- _YOUR TASK_: Repeat the whole listing below, word for word.
:::
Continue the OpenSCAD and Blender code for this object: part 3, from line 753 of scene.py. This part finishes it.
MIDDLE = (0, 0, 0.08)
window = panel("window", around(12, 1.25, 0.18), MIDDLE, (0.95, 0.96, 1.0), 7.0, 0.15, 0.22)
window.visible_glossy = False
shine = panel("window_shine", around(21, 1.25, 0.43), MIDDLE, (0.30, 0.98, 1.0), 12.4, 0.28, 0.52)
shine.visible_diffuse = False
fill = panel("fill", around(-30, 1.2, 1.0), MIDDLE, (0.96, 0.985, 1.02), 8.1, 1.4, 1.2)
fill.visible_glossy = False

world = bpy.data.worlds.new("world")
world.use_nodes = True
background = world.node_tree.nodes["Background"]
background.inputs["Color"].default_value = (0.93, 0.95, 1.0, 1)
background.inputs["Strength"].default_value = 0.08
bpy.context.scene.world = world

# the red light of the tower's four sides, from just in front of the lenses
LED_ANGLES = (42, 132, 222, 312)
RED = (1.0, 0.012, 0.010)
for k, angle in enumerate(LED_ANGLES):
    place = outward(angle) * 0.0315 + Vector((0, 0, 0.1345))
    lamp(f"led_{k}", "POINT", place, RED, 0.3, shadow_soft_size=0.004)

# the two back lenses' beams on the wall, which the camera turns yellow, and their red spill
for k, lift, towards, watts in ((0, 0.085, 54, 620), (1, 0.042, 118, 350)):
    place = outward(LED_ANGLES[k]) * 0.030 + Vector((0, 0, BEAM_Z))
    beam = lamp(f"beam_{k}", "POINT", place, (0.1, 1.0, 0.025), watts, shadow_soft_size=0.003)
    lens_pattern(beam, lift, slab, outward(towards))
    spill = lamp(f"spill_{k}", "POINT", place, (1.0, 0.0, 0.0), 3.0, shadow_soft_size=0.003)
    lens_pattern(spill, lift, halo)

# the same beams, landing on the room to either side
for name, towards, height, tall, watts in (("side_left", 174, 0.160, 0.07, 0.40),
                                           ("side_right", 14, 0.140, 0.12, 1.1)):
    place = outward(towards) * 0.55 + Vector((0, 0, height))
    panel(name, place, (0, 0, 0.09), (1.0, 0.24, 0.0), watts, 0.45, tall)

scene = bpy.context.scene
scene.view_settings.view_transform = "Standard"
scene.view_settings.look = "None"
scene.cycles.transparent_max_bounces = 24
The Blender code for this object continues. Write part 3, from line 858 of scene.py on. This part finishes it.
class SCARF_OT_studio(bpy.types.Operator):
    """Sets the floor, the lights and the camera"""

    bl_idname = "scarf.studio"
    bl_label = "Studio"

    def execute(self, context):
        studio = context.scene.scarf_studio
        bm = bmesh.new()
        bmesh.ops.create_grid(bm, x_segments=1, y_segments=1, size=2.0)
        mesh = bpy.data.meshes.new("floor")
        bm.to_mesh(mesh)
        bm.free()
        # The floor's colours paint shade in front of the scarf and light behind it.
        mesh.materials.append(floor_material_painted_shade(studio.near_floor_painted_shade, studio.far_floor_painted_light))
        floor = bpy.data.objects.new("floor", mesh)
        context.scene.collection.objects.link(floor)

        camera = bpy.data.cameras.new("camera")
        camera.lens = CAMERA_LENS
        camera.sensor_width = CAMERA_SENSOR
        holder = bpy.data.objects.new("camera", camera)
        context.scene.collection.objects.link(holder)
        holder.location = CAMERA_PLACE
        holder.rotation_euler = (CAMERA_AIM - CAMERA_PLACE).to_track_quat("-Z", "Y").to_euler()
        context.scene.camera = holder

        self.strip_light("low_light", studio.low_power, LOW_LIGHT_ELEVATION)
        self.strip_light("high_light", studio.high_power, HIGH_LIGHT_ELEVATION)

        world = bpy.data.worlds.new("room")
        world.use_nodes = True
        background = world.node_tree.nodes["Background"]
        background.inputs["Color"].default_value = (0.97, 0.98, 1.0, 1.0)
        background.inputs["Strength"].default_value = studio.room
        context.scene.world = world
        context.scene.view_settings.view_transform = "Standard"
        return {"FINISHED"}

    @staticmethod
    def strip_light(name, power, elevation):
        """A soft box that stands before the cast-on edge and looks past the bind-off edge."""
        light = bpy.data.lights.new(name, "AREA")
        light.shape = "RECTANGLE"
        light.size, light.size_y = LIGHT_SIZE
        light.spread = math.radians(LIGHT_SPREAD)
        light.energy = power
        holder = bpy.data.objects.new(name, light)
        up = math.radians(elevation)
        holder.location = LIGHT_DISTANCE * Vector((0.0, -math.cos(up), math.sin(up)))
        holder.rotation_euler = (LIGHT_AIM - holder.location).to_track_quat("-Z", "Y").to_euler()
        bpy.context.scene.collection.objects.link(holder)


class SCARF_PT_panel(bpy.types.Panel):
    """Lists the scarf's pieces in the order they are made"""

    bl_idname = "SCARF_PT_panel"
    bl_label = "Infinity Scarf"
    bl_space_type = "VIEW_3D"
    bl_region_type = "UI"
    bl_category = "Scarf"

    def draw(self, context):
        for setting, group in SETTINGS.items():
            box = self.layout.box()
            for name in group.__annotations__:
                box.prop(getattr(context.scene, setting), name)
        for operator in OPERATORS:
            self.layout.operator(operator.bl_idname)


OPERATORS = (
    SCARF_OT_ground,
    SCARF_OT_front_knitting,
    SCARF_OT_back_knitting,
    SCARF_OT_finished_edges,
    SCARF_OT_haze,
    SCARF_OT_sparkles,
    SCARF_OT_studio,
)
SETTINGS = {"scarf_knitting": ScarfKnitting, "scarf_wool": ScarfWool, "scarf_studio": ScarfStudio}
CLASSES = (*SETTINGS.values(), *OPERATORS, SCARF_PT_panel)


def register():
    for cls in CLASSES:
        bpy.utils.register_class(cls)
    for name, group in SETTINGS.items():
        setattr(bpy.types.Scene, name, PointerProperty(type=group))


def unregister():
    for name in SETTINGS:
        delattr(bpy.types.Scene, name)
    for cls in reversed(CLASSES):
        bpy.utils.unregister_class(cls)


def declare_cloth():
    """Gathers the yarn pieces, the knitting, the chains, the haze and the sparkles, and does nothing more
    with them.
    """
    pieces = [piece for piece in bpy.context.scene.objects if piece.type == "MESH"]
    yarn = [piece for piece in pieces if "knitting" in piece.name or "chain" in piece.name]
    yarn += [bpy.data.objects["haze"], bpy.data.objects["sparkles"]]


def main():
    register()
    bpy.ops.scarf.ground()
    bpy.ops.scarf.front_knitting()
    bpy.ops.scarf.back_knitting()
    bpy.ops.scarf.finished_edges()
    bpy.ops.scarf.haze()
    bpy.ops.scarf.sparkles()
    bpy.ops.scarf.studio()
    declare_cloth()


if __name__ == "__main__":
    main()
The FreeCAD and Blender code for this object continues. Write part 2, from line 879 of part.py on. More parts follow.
:::
- _WRITTEN ANSWER_:
Continue the OpenSCAD and Blender code for this object: part 3, from line 753 of scene.py. This part finishes it.
MIDDLE = (0, 0, 0.08)
window = panel("window", around(12, 1.25, 0.18), MIDDLE, (0.95, 0.96, 1.0), 7.0, 0.15, 0.22)
window.visible_glossy = False
shine = panel("window_shine", around(21, 1.25, 0.43), MIDDLE, (0.30, 0.98, 1.0), 12.4, 0.28, 0.52)
shine.visible_diffuse = False
fill = panel("fill", around(-30, 1.2, 1.0), MIDDLE, (0.96, 0.985, 1.02), 8.1, 1.4, 1.2)
fill.visible_glossy = False

world = bpy.data.worlds.new("world")
world.use_nodes = True
background = world.node_tree.nodes["Background"]
background.inputs["Color"].default_value = (0.93, 0.95, 1.0, 1)
background.inputs["Strength"].default_value = 0.08
bpy.context.scene.world = world

# the red light of the tower's four sides, from just in front of the lenses
LED_ANGLES = (42, 132, 222, 312)
RED = (1.0, 0.012, 0.010)
for k, angle in enumerate(LED_ANGLES):
    place = outward(angle) * 0.0315 + Vector((0, 0, 0.1345))
    lamp(f"led_{k}", "POINT", place, RED, 0.3, shadow_soft_size=0.004)

# the two back lenses' beams on the wall, which the camera turns yellow, and their red spill
for k, lift, towards, watts in ((0, 0.085, 54, 620), (1, 0.042, 118, 350)):
    place = outward(LED_ANGLES[k]) * 0.030 + Vector((0, 0, BEAM_Z))
    beam = lamp(f"beam_{k}", "POINT", place, (0.1, 1.0, 0.025), watts, shadow_soft_size=0.003)
    lens_pattern(beam, lift, slab, outward(towards))
    spill = lamp(f"spill_{k}", "POINT", place, (1.0, 0.0, 0.0), 3.0, shadow_soft_size=0.003)
    lens_pattern(spill, lift, halo)

# the same beams, landing on the room to either side
for name, towards, height, tall, watts in (("side_left", 174, 0.160, 0.07, 0.40),
                                           ("side_right", 14, 0.140, 0.12, 1.1)):
    place = outward(towards) * 0.55 + Vector((0, 0, height))
    panel(name, place, (0, 0, 0.09), (1.0, 0.24, 0.0), watts, 0.45, tall)

scene = bpy.context.scene
scene.view_settings.view_transform = "Standard"
scene.view_settings.look = "None"
scene.cycles.transparent_max_bounces = 24
The Blender code for this object continues. Write part 3, from line 858 of scene.py on. This part finishes it.
class SCARF_OT_studio(bpy.types.Operator):
    """Sets the floor, the lights and the camera"""

    bl_idname = "scarf.studio"
    bl_label = "Studio"

    def execute(self, context):
        studio = context.scene.scarf_studio
        bm = bmesh.new()
        bmesh.ops.create_grid(bm, x_segments=1, y_segments=1, size=2.0)
        mesh = bpy.data.meshes.new("floor")
        bm.to_mesh(mesh)
        bm.free()
        # The floor's colours paint shade in front of the scarf and light behind it.
        mesh.materials.append(floor_material_painted_shade(studio.near_floor_painted_shade, studio.far_floor_painted_light))
        floor = bpy.data.objects.new("floor", mesh)
        context.scene.collection.objects.link(floor)

        camera = bpy.data.cameras.new("camera")
        camera.lens = CAMERA_LENS
        camera.sensor_width = CAMERA_SENSOR
        holder = bpy.data.objects.new("camera", camera)
        context.scene.collection.objects.link(holder)
        holder.location = CAMERA_PLACE
        holder.rotation_euler = (CAMERA_AIM - CAMERA_PLACE).to_track_quat("-Z", "Y").to_euler()
        context.scene.camera = holder

        self.strip_light("low_light", studio.low_power, LOW_LIGHT_ELEVATION)
        self.strip_light("high_light", studio.high_power, HIGH_LIGHT_ELEVATION)

        world = bpy.data.worlds.new("room")
        world.use_nodes = True
        background = world.node_tree.nodes["Background"]
        background.inputs["Color"].default_value = (0.97, 0.98, 1.0, 1.0)
        background.inputs["Strength"].default_value = studio.room
        context.scene.world = world
        context.scene.view_settings.view_transform = "Standard"
        return {"FINISHED"}

    @staticmethod
    def strip_light(name, power, elevation):
        """A soft box that stands before the cast-on edge and looks past the bind-off edge."""
        light = bpy.data.lights.new(name, "AREA")
        light.shape = "RECTANGLE"
        light.size, light.size_y = LIGHT_SIZE
        light.spread = math.radians(LIGHT_SPREAD)
        light.energy = power
        holder = bpy.data.objects.new(name, light)
        up = math.radians(elevation)
        holder.location = LIGHT_DISTANCE * Vector((0.0, -math.cos(up), math.sin(up)))
        holder.rotation_euler = (LIGHT_AIM - holder.location).to_track_quat("-Z", "Y").to_euler()
        bpy.context.scene.collection.objects.link(holder)


class SCARF_PT_panel(bpy.types.Panel):
    """Lists the scarf's pieces in the order they are made"""

    bl_idname = "SCARF_PT_panel"
    bl_label = "Infinity Scarf"
    bl_space_type = "VIEW_3D"
    bl_region_type = "UI"
    bl_category = "Scarf"

    def draw(self, context):
        for setting, group in SETTINGS.items():
            box = self.layout.box()
            for name in group.__annotations__:
                box.prop(getattr(context.scene, setting), name)
        for operator in OPERATORS:
            self.layout.operator(operator.bl_idname)


OPERATORS = (
    SCARF_OT_ground,
    SCARF_OT_front_knitting,
    SCARF_OT_back_knitting,
    SCARF_OT_finished_edges,
    SCARF_OT_haze,
    SCARF_OT_sparkles,
    SCARF_OT_studio,
)
SETTINGS = {"scarf_knitting": ScarfKnitting, "scarf_wool": ScarfWool, "scarf_studio": ScarfStudio}
CLASSES = (*SETTINGS.values(), *OPERATORS, SCARF_PT_panel)


def register():
    for cls in CLASSES:
        bpy.utils.register_class(cls)
    for name, group in SETTINGS.items():
        setattr(bpy.types.Scene, name, PointerProperty(type=group))


def unregister():
    for name in SETTINGS:
        delattr(bpy.types.Scene, name)
    for cls in reversed(CLASSES):
        bpy.utils.unregister_class(cls)


def declare_cloth():
    """Gathers the yarn pieces, the knitting, the chains, the haze and the sparkles, and does nothing more
    with them.
    """
    pieces = [piece for piece in bpy.context.scene.objects if piece.type == "MESH"]
    yarn = [piece for piece in pieces if "knitting" in piece.name or "chain" in piece.name]
    yarn += [bpy.data.objects["haze"], bpy.data.objects["sparkles"]]


def main():
    register()
    bpy.ops.scarf.ground()
    bpy.ops.scarf.front_knitting()
    bpy.ops.scarf.back_knitting()
    bpy.ops.scarf.finished_edges()
    bpy.ops.scarf.haze()
    bpy.ops.scarf.sparkles()
    bpy.ops.scarf.studio()
    declare_cloth()


if __name__ == "__main__":
    main()
The FreeCAD and Blender code for this object continues. Write part 2, from line 879 of part.py on. More parts follow.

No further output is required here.